I have read Dan Simmons Hyperion series and enjoyed it. I was going to listen to it again when I saw this book and purchased it instead. I couldn't finish it. This book is filled with Dan Simmons' political fantasies about how progressive policies in the U.S. caused the destruction of the world of the future. It turns out that Simmons is just another right wing tool who has decided to use the science fiction genre to blather on about his ridiculous right wing talking points. As well, he revels in using a variety of racial epithets that have no context in the world that he has created other than to give him an outlet for his demented belief system. Don't bother with this book.
I didn't make it past 1hour. I was so looking forward to another Joe Barrett narration, but whoever of the narrators starts off, is very obnoxious and pompous voice. Couldn't get into the story at all, although, it sounded like an exciting one.

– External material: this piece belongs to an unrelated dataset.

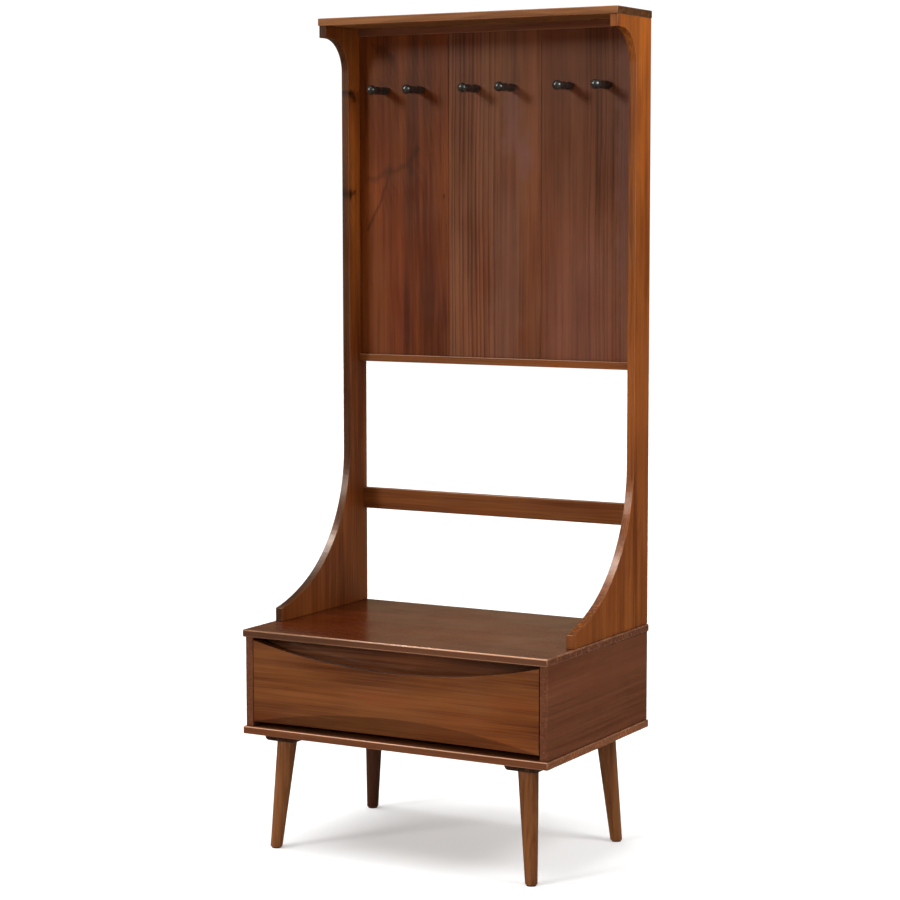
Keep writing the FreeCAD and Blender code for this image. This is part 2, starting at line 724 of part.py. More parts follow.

Overtly displayed Anti-Japanese and Arab xenophobia make this book one I just can't get through, which is a shame, since it otherwise seems to be developing into something interesting. The performance is fine, though the protagonist voice is a bit strange - rather whiny it seems to me. Switching narrators bugs me a bit - I'm usually ok if a man reads the men and a woman the women - but I see no need for multiple male narrators.
Flashback is an interesting novel, combining elements of science fiction with a sort of "post-apocalyptic America." The characters are interesting, and the plot is unpredictable. There's enough techie stuff to keep sci-fi nerds entertained.
Unfortunately, the author loads up his story with long political lectures in which he expounds on what I presume are his personal political biases. If these lectures were balanced or well-informed, perhaps they would be excusable. But as it is, they have all the insight and balance of a Rush Limbaugh rant. The author expounds on political subjects on which he is apparently ignorant, in the end achieving a sort of parody of Sarah Palin, where everything is black and white, good or evil.
The book is worth a listen, but more than once while listening I wished the author had chosen to empty his political garbage elsewhere.